Stanford faculty launch a new Humanities Core

To study the humanities is to acquire or hone valuable skills in thinking, researching and writing, as well as to probe the mysteries and marvels of human experience and aspirations in their diverse forms.

In the 2016-17 academic year, faculty at Stanford are launching a new Humanities Core, an integrated program of courses and seminars designed to provide undergraduates with a structured and guided pathway into the humanities.

Debra Satz

Debra Satz (Image credit: L.A. Cicero)

The plan is for students who fulfill the requirements of the new program to earn a Humanities Core certificate – a notation that will appear on their official transcripts.

Ultimately, the conveners of this program hope that this core sequence will constitute a new humanities minor that will have wide appeal to students across the university. (As an academic degree, a humanities minor would require approval by the Faculty Senate.)
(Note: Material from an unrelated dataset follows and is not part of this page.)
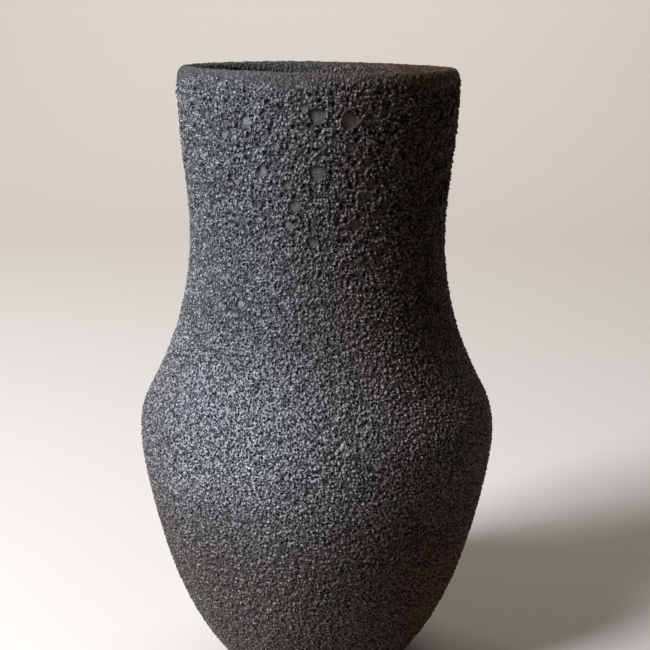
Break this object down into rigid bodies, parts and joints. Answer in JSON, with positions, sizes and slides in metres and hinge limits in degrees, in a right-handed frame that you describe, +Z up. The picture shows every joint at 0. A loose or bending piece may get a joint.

In a joint announcement this week, Debra Satz, senior associate dean for the humanities and the arts, and Dan Edelstein, chair of the Division of Literatures, Cultures and Languages, said the new Humanities Core will introduce students to fundamental questions of human existence and to the many thinkers whose answers continue to challenge us.

Dan Edelstein

Dan Edelstein (Image credit: L.A. Cicero)

“It invites students to join in that lasting conversation around these and other topics,” they said in a prepared statement. “By participating in these conversations, students will develop the mental agility to hold more than one compelling answer in their minds at once, to find their way into seemingly airtight arguments, to deepen and challenge their own commitments, and to question the very terms we use to think and argue.”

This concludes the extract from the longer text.